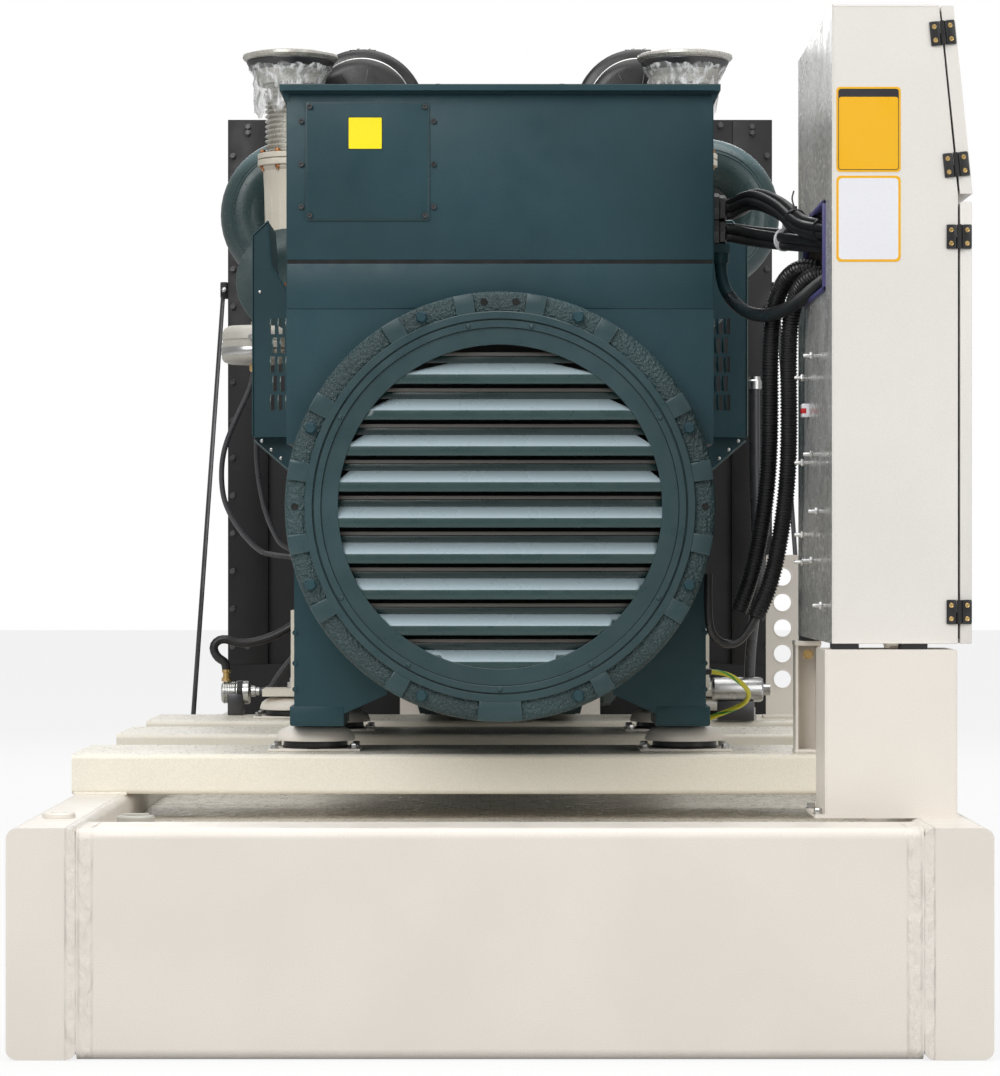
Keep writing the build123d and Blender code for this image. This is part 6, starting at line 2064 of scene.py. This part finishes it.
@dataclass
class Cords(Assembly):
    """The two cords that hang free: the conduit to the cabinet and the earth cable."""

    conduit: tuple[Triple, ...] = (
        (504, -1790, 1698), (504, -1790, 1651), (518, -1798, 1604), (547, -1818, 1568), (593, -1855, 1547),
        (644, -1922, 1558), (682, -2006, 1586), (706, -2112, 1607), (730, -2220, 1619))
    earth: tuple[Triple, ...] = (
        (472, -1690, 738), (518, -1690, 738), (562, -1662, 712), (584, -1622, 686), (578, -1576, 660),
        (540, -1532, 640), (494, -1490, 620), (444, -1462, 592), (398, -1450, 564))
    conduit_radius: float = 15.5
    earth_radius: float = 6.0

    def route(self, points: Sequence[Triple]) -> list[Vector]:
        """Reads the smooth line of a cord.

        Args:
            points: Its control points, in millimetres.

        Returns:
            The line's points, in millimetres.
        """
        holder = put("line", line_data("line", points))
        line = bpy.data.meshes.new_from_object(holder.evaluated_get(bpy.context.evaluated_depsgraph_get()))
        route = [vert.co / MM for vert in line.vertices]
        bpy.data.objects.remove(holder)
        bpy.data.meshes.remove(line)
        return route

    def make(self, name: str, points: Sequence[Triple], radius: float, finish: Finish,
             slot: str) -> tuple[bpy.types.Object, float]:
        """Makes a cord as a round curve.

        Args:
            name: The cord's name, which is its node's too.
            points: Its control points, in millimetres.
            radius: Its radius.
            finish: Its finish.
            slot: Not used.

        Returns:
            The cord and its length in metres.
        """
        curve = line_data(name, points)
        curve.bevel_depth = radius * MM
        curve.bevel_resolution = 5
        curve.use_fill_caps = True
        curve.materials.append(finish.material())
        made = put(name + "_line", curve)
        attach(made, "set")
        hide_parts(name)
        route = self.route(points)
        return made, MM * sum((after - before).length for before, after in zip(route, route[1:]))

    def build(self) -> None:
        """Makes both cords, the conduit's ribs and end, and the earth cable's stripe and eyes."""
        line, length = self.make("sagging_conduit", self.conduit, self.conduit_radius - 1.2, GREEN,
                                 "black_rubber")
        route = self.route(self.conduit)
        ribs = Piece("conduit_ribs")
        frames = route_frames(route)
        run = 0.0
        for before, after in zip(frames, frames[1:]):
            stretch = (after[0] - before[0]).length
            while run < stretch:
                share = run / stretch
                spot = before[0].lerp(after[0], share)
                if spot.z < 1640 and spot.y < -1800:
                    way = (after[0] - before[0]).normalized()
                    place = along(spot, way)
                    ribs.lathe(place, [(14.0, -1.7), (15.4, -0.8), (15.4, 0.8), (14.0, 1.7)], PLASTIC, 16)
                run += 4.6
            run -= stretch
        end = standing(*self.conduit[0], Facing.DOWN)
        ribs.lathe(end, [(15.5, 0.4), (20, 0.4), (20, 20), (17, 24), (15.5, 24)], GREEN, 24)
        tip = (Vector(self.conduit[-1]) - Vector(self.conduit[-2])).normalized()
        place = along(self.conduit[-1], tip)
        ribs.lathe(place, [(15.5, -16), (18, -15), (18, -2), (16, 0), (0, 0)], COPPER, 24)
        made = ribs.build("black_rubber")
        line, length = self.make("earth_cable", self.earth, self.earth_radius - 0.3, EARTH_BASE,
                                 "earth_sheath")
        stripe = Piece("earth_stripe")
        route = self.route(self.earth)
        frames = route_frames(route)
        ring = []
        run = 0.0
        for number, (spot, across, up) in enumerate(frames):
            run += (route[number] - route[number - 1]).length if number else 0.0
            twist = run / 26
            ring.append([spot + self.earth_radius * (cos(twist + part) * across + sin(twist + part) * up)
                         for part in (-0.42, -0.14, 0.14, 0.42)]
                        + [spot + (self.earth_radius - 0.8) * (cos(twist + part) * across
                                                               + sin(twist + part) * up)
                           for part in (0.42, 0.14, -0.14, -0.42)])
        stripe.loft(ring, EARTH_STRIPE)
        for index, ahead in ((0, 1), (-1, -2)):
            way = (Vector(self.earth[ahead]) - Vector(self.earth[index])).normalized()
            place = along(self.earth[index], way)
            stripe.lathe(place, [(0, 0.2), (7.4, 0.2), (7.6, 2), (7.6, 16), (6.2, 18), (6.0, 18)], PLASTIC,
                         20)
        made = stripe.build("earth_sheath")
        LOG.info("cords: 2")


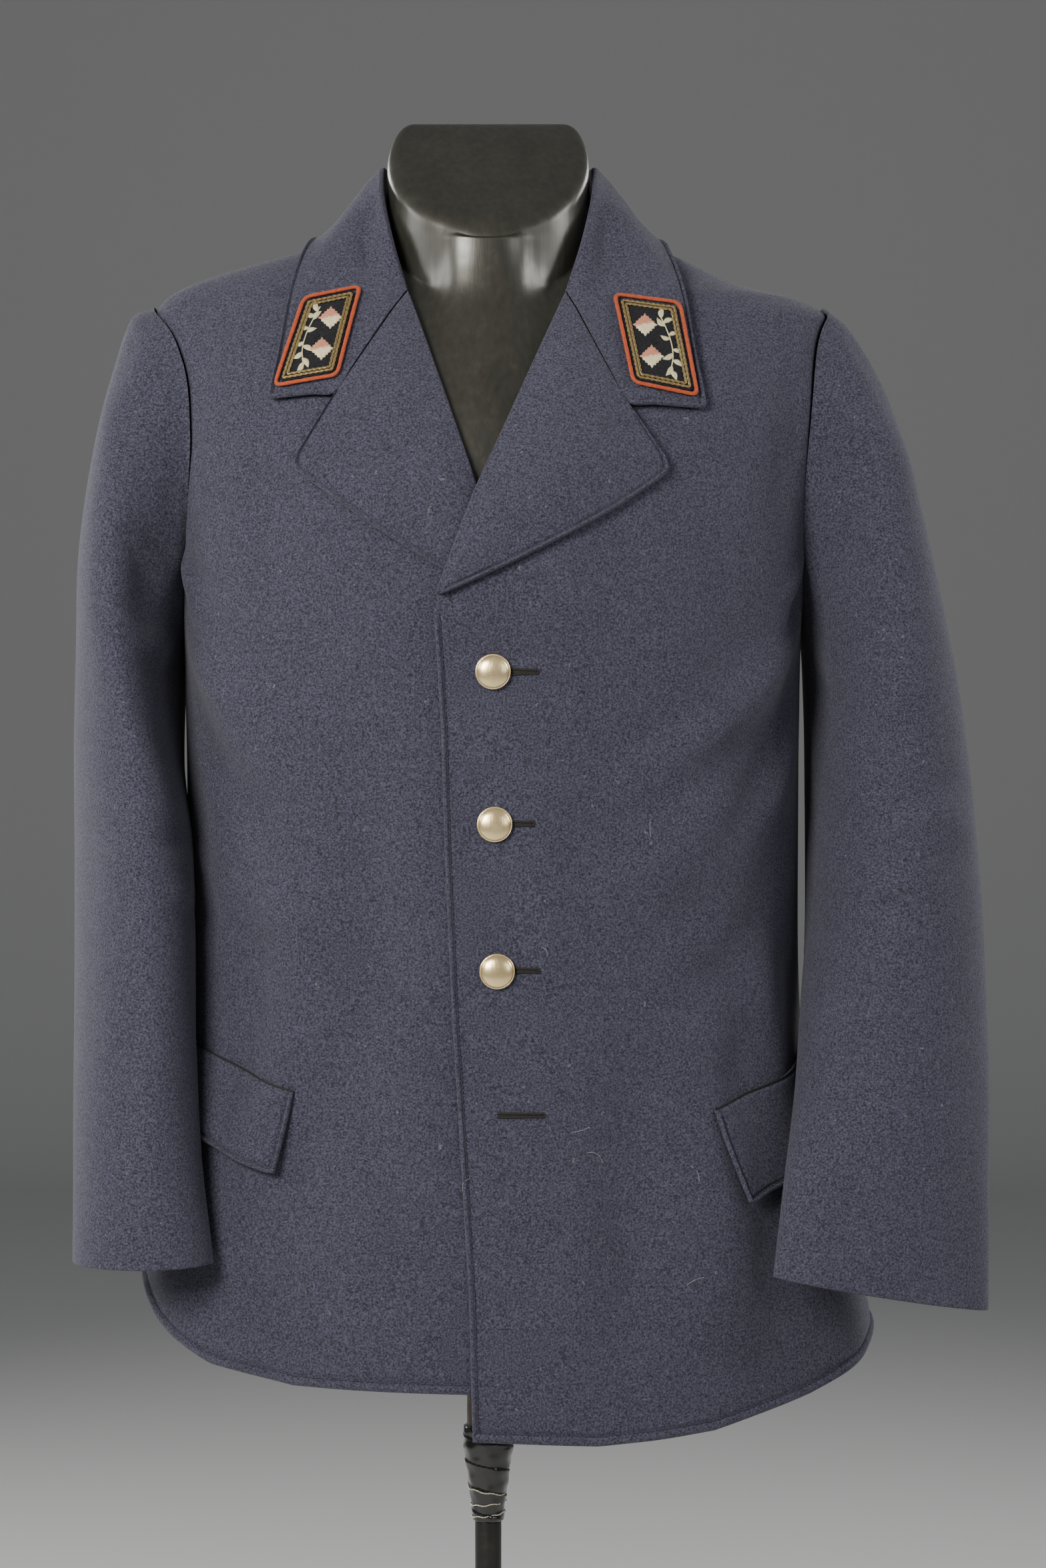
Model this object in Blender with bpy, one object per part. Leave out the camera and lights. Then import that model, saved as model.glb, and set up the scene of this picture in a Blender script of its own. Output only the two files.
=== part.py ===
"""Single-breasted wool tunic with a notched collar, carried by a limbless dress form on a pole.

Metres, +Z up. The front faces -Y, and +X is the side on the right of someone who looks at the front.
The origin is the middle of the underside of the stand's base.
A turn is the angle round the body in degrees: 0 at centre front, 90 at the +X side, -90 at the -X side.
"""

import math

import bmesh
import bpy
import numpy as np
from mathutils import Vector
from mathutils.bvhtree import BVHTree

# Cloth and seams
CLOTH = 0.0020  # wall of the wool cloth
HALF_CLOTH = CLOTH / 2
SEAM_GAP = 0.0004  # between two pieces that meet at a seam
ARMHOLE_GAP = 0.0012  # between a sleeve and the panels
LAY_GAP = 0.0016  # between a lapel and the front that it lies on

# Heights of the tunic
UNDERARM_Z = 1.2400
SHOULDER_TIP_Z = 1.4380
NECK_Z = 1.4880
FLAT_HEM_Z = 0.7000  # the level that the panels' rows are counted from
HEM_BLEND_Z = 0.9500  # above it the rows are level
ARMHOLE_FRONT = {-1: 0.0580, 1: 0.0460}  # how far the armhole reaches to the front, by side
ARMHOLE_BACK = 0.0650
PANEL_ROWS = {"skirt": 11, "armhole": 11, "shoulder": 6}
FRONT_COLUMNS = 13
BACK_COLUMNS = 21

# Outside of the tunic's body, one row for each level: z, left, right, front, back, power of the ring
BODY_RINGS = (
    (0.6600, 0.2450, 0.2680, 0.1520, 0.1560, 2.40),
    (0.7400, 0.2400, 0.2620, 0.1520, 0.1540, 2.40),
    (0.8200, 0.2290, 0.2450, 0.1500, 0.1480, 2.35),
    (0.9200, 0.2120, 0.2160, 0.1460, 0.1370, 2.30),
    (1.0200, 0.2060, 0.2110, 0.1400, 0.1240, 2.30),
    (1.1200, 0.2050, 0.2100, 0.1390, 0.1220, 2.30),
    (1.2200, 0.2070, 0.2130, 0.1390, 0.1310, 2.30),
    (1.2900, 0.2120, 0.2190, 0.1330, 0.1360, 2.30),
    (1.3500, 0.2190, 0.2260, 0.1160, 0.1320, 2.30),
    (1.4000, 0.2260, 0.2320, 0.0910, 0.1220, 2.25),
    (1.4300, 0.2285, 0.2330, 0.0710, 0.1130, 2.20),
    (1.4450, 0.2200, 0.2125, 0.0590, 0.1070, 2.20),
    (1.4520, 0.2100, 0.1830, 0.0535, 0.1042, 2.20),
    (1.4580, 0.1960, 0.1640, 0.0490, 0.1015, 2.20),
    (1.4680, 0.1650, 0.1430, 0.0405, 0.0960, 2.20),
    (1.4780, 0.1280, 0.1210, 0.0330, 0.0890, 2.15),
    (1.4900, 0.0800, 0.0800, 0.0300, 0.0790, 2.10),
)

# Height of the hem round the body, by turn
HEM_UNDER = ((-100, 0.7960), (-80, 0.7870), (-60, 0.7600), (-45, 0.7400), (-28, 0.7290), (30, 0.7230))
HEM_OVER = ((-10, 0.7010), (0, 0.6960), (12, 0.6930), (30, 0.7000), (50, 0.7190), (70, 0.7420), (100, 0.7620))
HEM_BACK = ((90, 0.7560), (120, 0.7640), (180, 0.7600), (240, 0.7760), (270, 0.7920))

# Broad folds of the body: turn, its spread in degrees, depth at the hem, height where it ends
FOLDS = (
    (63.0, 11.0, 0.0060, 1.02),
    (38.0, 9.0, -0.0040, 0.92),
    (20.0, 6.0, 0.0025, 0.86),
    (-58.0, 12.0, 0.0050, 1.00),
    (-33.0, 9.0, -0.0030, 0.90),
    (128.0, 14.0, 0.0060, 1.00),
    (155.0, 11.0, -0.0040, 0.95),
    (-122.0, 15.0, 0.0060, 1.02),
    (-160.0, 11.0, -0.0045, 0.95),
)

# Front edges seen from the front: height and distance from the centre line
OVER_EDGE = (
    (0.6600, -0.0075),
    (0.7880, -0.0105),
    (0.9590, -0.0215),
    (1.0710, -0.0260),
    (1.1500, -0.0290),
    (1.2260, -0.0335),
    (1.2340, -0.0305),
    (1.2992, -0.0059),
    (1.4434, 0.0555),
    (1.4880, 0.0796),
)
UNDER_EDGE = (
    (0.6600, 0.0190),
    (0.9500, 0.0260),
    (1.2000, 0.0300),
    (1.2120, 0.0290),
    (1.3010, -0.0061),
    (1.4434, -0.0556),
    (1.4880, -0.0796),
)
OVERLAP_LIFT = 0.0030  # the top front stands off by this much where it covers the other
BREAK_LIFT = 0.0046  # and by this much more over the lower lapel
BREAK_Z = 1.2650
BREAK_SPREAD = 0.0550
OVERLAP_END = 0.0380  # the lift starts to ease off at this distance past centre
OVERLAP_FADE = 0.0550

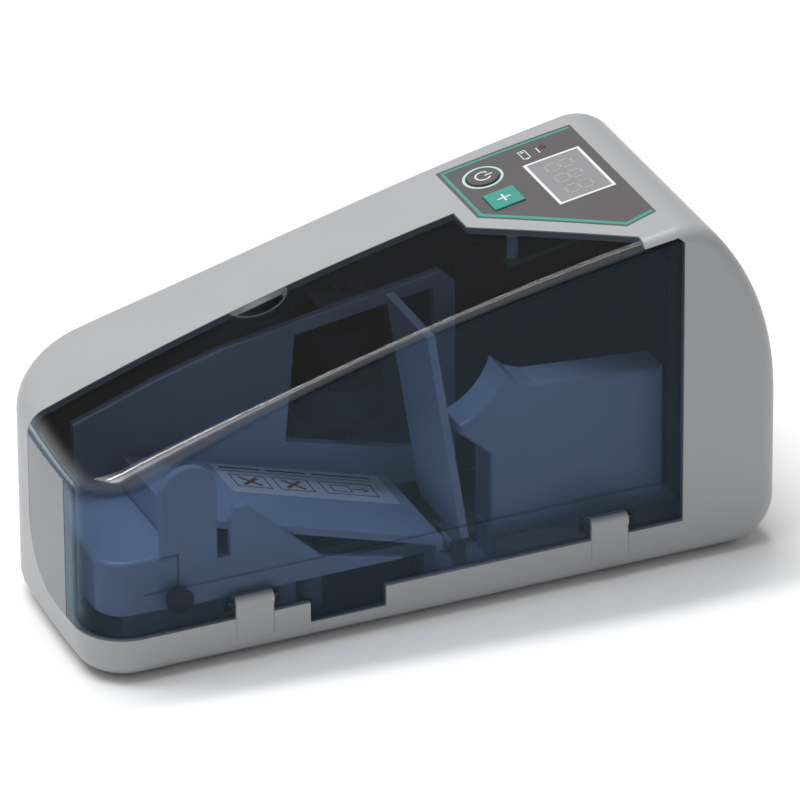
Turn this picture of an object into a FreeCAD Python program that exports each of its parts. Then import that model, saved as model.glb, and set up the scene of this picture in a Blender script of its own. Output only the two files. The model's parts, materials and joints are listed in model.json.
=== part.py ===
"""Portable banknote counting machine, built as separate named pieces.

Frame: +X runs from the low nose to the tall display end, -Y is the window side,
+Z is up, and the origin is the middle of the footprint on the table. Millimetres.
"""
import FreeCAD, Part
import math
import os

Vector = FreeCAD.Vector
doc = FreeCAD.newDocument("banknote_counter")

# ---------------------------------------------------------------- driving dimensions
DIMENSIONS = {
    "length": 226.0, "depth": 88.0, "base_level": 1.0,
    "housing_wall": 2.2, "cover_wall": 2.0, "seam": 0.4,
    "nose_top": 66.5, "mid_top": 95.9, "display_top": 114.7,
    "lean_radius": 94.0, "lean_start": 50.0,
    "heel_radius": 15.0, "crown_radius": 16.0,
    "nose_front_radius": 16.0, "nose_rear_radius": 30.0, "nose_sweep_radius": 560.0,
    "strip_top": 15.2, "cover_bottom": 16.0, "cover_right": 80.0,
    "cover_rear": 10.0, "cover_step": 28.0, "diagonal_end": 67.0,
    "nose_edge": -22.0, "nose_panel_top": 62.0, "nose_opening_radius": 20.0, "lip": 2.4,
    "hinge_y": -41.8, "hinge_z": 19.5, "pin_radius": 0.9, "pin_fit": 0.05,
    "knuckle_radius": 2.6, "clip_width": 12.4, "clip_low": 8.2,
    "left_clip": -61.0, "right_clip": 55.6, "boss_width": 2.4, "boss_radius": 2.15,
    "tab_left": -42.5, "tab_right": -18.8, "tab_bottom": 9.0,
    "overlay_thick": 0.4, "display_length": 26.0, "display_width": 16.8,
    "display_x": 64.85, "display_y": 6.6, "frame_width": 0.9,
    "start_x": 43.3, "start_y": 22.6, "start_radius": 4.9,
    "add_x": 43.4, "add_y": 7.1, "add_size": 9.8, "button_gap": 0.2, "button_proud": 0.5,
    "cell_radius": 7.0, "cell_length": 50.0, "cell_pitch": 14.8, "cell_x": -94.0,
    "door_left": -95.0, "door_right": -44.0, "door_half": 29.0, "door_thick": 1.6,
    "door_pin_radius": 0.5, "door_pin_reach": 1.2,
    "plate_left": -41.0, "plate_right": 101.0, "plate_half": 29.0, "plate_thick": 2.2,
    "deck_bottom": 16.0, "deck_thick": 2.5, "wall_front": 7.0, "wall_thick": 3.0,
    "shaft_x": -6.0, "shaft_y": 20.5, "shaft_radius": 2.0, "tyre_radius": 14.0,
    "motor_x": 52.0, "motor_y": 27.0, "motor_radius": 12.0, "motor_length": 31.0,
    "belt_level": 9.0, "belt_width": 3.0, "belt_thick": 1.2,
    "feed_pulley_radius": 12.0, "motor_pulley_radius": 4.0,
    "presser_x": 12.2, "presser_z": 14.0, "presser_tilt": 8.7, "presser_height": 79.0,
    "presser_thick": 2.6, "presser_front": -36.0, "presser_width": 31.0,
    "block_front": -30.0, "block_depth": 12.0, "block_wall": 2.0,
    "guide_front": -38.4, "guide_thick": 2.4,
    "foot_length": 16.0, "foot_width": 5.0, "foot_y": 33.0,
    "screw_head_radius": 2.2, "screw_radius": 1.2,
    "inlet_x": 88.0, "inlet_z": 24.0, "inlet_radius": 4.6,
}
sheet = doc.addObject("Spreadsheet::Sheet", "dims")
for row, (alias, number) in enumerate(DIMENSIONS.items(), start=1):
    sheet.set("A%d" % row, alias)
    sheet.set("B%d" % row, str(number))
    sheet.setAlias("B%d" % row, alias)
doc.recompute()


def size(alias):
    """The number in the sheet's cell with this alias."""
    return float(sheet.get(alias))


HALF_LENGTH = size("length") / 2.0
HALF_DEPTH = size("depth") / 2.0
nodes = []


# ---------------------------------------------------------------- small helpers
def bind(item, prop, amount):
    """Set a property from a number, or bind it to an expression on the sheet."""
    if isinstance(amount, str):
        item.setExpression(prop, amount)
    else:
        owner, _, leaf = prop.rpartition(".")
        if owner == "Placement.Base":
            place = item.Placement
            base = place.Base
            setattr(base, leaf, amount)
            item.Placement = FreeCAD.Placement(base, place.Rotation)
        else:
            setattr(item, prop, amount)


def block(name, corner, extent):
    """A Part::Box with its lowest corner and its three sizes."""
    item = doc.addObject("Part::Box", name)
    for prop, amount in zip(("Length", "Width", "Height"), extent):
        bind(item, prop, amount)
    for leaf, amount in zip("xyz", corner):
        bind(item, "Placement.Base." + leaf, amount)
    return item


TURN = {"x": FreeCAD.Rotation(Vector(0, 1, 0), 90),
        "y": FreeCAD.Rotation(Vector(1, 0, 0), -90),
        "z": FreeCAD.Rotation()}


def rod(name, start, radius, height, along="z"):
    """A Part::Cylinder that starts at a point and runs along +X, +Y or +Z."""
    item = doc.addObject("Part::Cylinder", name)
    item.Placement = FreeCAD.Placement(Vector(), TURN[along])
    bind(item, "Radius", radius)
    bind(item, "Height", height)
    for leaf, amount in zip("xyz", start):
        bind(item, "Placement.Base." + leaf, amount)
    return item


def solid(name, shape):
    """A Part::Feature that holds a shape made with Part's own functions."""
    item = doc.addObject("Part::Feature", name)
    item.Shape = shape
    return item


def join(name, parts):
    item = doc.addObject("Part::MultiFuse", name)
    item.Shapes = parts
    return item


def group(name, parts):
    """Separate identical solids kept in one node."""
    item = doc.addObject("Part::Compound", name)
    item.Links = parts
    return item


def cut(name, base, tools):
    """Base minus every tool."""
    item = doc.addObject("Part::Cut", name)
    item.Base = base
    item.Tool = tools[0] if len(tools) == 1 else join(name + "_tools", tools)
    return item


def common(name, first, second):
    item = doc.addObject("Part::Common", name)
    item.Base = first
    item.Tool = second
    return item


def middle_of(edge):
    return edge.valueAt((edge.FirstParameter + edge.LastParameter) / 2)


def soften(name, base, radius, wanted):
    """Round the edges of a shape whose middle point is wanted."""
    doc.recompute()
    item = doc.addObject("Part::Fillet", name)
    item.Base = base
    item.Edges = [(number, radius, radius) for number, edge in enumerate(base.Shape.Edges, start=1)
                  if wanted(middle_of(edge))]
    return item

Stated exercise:
Please copy, word for word, every line from the first line of the records through the line containing "two cords that", with both of those lines included and nothing else.

Answer to the task:
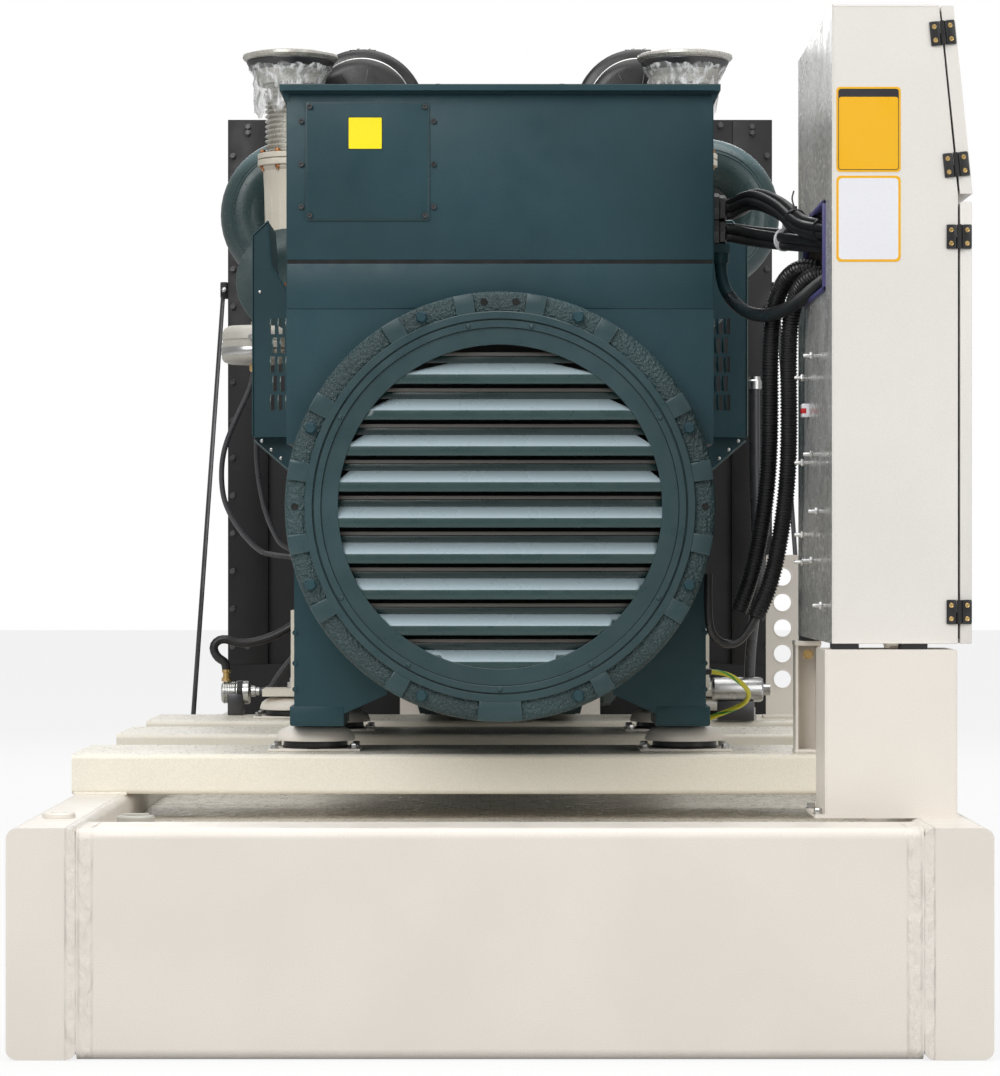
Keep writing the build123d and Blender code for this image. This is part 6, starting at line 2064 of scene.py. This part finishes it.
@dataclass
class Cords(Assembly):
    """The two cords that hang free: the conduit to the cabinet and the earth cable."""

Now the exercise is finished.